The spring inrush of grain has kept the transporters here on the alert since the first arrival on Sunday. All the floating elevators, as well as Mooer's elevator, have been working day and night and every river barge has been called into requisition to receive the grain going eastward. The city water front has, after a span of a few years, assumed its old time appearance, and shipping interests are booming once again. The amount of grain going through, and which will go through here this season, will probably exceed that of any previous season. The need of elevators is now forcibly seen, and great use could be made of the Montreal transportation company's if it were ready for operation. The conflict between Spain and the United States will have a good effect on the Canadian shipping. The export from American ports is considerably checked by the uncertainty of a safe passage across for steamers, and this will divert much grain from Buffalo, down the St. Lawrence, and just so long as the trouble exists the Canadian channel will bear down the bulk of the grain for export across the Atlantic. Over one million bushels have arrived here since Saturday, and there are millions more to follow.
In the steamer Cambria the Donnelly Wrecking and Salvage company has a neat and commodious passenger boat. She is not a very old craft, and in 1890 was rebuilt and lengthend. She is a side wheeler, with powerful engines, giving the steamer a speed of twelve miles an hour. From outside appearance she presents a pretty model, and her interior equipments are up to the standard. The main passenger saloon is large and roomy, with accommodation for 290 passengers. The furniture is in excellent condition, the settees, arm-chairs, lounges, etc., being upholstered in crimson plush. Her carpets were newly supplied last year, and radiators are located here and there for heating purposes. The staterooms are large and airy, affording sleeping accommodation for 105 passengers, and are well furnished. The dining room is in the forward part of the saloon, with a large pantry close by. The steamer is well equipped with life boats and life preservers, lighted throughout with electricity and contains large lavatories and bath rooms. The steamer left for Picton today to go on the marine ways for repairs to hull and engine. The company does not yet know on what route she will sail this season. The Cambria was formerly owned by George Brown, Port Arthur, and for the past three or four years ran between Windsor and Sault Ste. Marie. On August 15th last she ran foul of a raft of logs and sank near Sarnia. In her sunken condition, the Donnelly wrecking and salvage company bought her, and raised her this spring, under the supervision of Capt. E.A. Booth, jr., who brought her down.
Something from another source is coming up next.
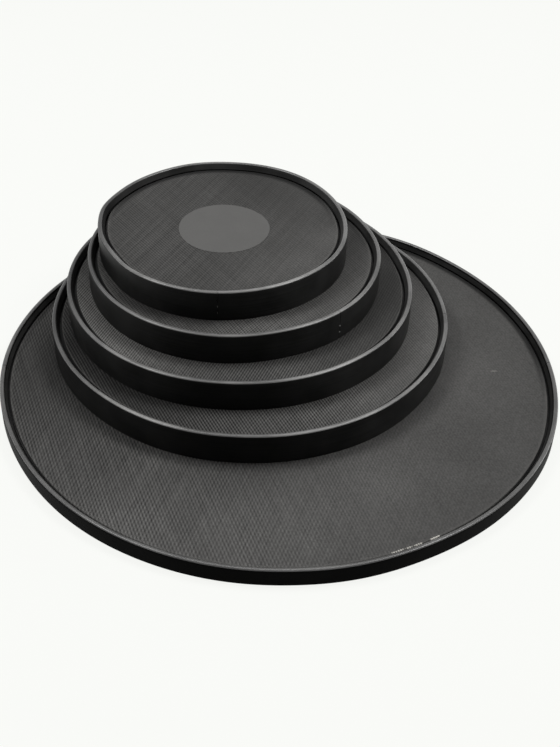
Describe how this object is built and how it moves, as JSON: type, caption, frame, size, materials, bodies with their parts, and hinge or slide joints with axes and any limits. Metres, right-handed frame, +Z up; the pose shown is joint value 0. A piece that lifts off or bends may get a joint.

The Cambria is allowed to carry 400 passengers on the lake and 600 on the river.
Welland Canal Report.
Port Colborne, April 26th - Down: steamers Cadillac, Wilhelm and consort, Street and consort, Niko and consort, Chicago to Kingston, corn; Haskill, Chicago to Ogdensburg, general cargo; Pueblo, Toledo to Oswego, corn.
Port Dalhousie, April 26th - Down: steamer Averell, Chicago to Ogdensburg, general cargo; steamer McVittie, Chicago to Ogdensburg, general cargo; barge Celtic, Chicago to Kingston, wheat; steamer Gresham, Cleveland to Ogdensburg, light; steamer Spencer, Chicago to Kingston, barley; barge Pennington, Chicago to Kingston, barley; steamer Whitaker, Chicago to Kingston, corn; steamer Viking, Chicago to Kingston, corn; steamer Samoa, Chicago to Ogdensburg, corn; schooner Dowd, Detroit to Ogdensburg, wheat; steamer Smith, No. 2, Duluth to Kingston, corn.
Today's Police Court - Four employees of the M.T. company were charged with an infraction of the Lord's day act in having worked on Sunday last, caulking a barge belonging to the company. E. Holton Britton appeared for the company and asked for an adjournment until Monday next. He said it could be shown that the four men had worked under pressing necessity, having been employed up to ten o'clock Saturday night and were obliged to finish the task on Sunday morning. The case was sent over until the day named.
Testing the Engines - Steam was raised in the new power house at Richardson's elevator today to try the engines. The marine leg for the elevator will be swung into position in a few days.
KINGSTON DRYDOCK FEES.
The low tariff is off. In August last on the representation of leading men of Kingston the minister of public works reinstated the low tariff in the Kingston dry dock in the hope of increasing the number of vessels using this public work. It was an unfortunate time to begin the experiment, for last fall was a season of unusual safety to vessels and there was small demand for repairs, with the result that the dock revenue was decreased $1,950 as compared with the year previous, when vessels were in for longer periods for extensive repairs. The department has now passed an order-in-council reinstating the previous high tariff, that introduced in 1892. The department in no time was favorable to the low tariff and this re-introduction comes at a time when it would be most favorable to the department's preferences. The Rosedale now in dock will pay enough before she leaves to make this a phenomenally successful year, and, of course, this will tell against those who advocate low fees. The Rosedale will be given the benefit of the winter tariff up to April 15th, since which time her owners are being charged at the rate of $105 a day. The regulations regarding payment have also been changed. Previous to this an entrance fee was exacted and the owners of the boat had ten days after presentation of the dock master's account to settle. In those ten days the boat will have left the dock and could very easily be outside the jurisdiction. The department will no longer take these risks, and has ordered that all fees must be paid before the vessel leaves the dock.
General Paragraphs - This afternoon the steamer Cambria left for Picton, where she will be hauled out on the marine ways and repaired.
Capt. Sinclair, Chicago, inspector for a board of marine insurance underwriters, is in the city.